In a James Turrell exhibit, what helps you follow that handrail into the darkness and sit in the black room long enough for your eyes to adjust is the belief that there is something there—something good and beautiful.  You just need to give yourself a little time—you just need to be patient enough and courageous enough to sit in the dark in order to see it. But that’s not easy. Lanier described two college age women who stumbled into the exhibit with her, linking elbows. Standing at the entryway, they whispered that they couldn’t see a thing and refused to take another step. Then one of them drew something from her back pocket, and in an instant the stark light of her cell phone lit up their faces.

Isaiah wants us to know, and believe, that the darkness hold promise, that the darkness is not dark to God, that art and beauty, meaning and purpose can be found even in the bleakest of circumstances. This is, after all, the message of Christmas.  When all that surrounds us feels like death, new life is born. When hate is on the rise, love prevails. When darkness blinds, light illuminates. God is not absent in the darkness. Beauty and meaning are not absent in the darkness. The key is to believe—that something is there—something is here for us—something good and beautiful. Then being patient enough and courageous enough to give our eyes time to adjust.

Eventually, in the Turrell exhibit the art emerges. Heather Lanier describes it as, “A faint, gray amorphous source of light. It’s so faint [at first] you might not be able to place its shape. Circle? Oval? Blob? It’s like a reflection of a reflection of light, like a moon of a moon, like a gray lake’s mirroring of a dulled silver spoon. The art you eventually arrive at varies, according to who you are and how you view the world. But if you wait long enough, there is actually something there.

If we wait long enough and let our eyes adjust something is there…something emerges…

Maybe it’s the dark silhouettes of the people sitting around you, reminding you that you are not alone.
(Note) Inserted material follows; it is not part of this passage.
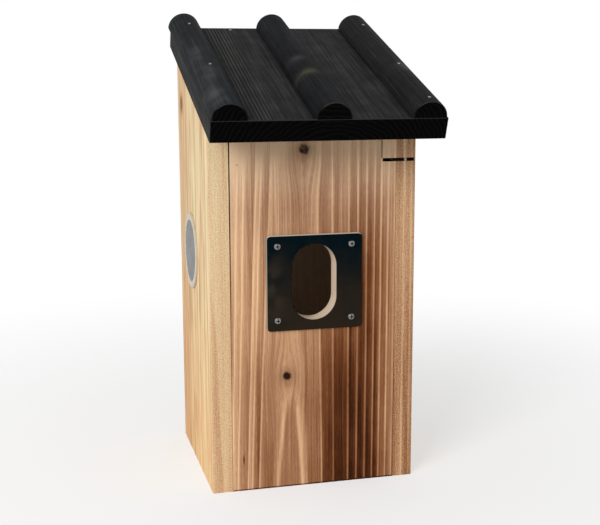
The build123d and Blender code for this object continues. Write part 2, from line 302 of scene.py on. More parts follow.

Maybe it’s the exposed wooden beams of this Chapel ceiling, appearing as arms outstretched drawing us closer together as one community.

Maybe it’s a darkness so large and unfathomable that it takes the shape of God.[1]

Maybe it’s a light we hadn’t noticed before.

What we see will vary according to who we are and how we view the world.  But the darkness holds something for us all.

Wendell Berry writes:

To know the dark, go dark.
Go without sight, and find
that the dark, too, blooms and sings.

For Isaiah, the darkness blooms and sings about the birth of a child.  God has not forsaken you, Isaiah declares. God has not abandoned you in the darkness. Tonight, let us give ourselves a gift. Let us sit in our viewing chairs, give our irises the time they need to open, and receive what the darkness holds for us tonight. It might…it just might…give us hope.

Now to the God who calls us to this night vision, be all honor and glory, thanksgiving and power, now and forevermore.  Amen.

 

[1]This phrase attributed to Sara Miles from her recent Christian Century lecture.